Specifications Distributed Nodes:

  • 2x 12-Core Intel Xeon 6126

    • Disabled Hyperthreading

    • Disabled security mitigations

    • Driver: intel_pstate

      • disabled all C-states >= C1

      • active C0/P0-state

    • Permanent Boost-Clocks on all cores:

      • (scalar parallel code) 3.250 MHz

      • (vector parallel code, AVX2) 2.900 MHz

      • (vector parallel code, AVX512) 2.300 MHz

      • \(FLOPs_{node} = 1.77 \text{ TFLOPs}\)

  • 12x 16 GB = 192 GB RAM (182 GB RAM usable for computation)

    • DDR4 2666 MT/s, Dual-Rank (NUMA balanced)

  • 512 GB NVMe SSD

  • 1x10 Gbit LAN (Distributed File System, Management)

  • 1x100 Gbit OPA (MPI)

  • \(R_{max} = FLOPs_{all nodes} = 28.26 \text{ TFLOPs}\)

OS-System

  • CentOS 8.1

  • Boot kernel parameter: rhgb quiet nospec_store_bypass_disable noibrs noibpb spectre_v2_user=off spectre_v2=off nopti l1tf=off kvm-intel.vmentry_l1d_flush=never mitigations=off idle=poll

  • Tools for job scheduling: slurm [1], simexpal [2]

Benchmarks

The following benchmarks are specific for the distributed nodes, since they are concerned with MPI efficiency.

  • linpack (HPL) REF: \(R_{peak} = 22.99 \text{ TFLOPs}\), which means the cluster has an efficiency of \(81.3%\) (\(\frac{R_{peak}}{R_{max}}\)). The following configuration was used for this:

    • Using cblas, mpi and compiler from Intel REF [3]

    • Launching the problem with mixed MPI and OpenMP instead of using only MPI.

    • Partition linpack into 16x2 parts (reflecting the number of nodes and sockets per node). Each MPI-process spawns 12 OpenMP threads.

    • Inter-communication between different sockets and nodes is done via MPI, intra by OpenMP.

    • Using Omni-Path libraries also for OpenMP-communication

    • Process a block size (\(\text{NB}\)) of 384 double-value entries in one loop.

    • Using a problem size (\(\text{N}\)) of 594432 (equals 1548x block size, max. amount of memory allocated over the whole cluster)

    • Calling procedure mpirun -genv I_MPI_FABRICS shm:ofi -genv PSM2_BOUNCE_SZ 8192 -genv OMP_NUM_THREADS=12 -perhost 2 -hostfile ${HOST_FILE} -np 32, where the host file contains the information about the 16x2 partition.

  • CPU-Communication Latency: Measurements include communication latencies for core-to-core communication with varying package sizes in three different scenarios:

    1. Both cores are on the same socket (NUMA node 0). This accounts for intra-socket communication.

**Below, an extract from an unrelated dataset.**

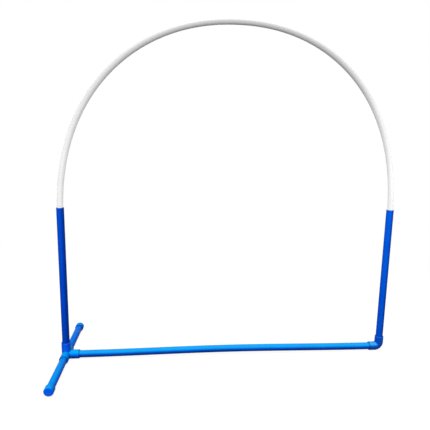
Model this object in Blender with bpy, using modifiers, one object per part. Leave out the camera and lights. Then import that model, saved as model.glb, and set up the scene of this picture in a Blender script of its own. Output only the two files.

    2. Both cores are on the same node, but different socket. This accounts for the delay in inter-socket (UPI) communication.

    3. Both cores are on different nodes, but on the same socket (NUMA node 0). This accounts for the delay in inter-node (OPA) communication.

    • Calling procedure: I_MPI_DEBUG=4 mpirun -n 2 -ppn 1 -genv I_MPI_PIN_PROCESSOR_LIST=$pin1,$pin2 -iface ib0 -hosts $i,$j -genvall -verbose ./IMB-MPI1 pingpong -off_cache -1, where pin1/pin2 and i/j sets the core and node pinning. IMB-MPI1 is part of the Intel MPI benchmarking suite [4]. The tests using RTT from a single MPI message pair.


CPU-Latency for Intra-Socket, Inter-Socket and Inter-Node communication


Notes

Formula for FLOPs (floating point operations per second) calculation: \(FLOPs_{node} = \frac{FLOPs}{cycle} \times f_{avx512} \times S \times C\)

  • \(\frac{FLOPs}{cycle}\) is calculated by \(\frac{vector-width}{variable-width} \times num_{\text{ FMA units}} \times num_{\text{ FMA-ops per cycle}}\). Since both (SHM + Distributed) nodes share the same architecture and feature-level, \(\frac{FLOPs}{cycle} = \frac{512}{64} \times 2 \times 2 = 32\).

  • \(f_{avx512}\) is the maximum frequency under full vectorization.

  • \(S\) is the number of sockets.

  • \(C\) is the number of cores per socket.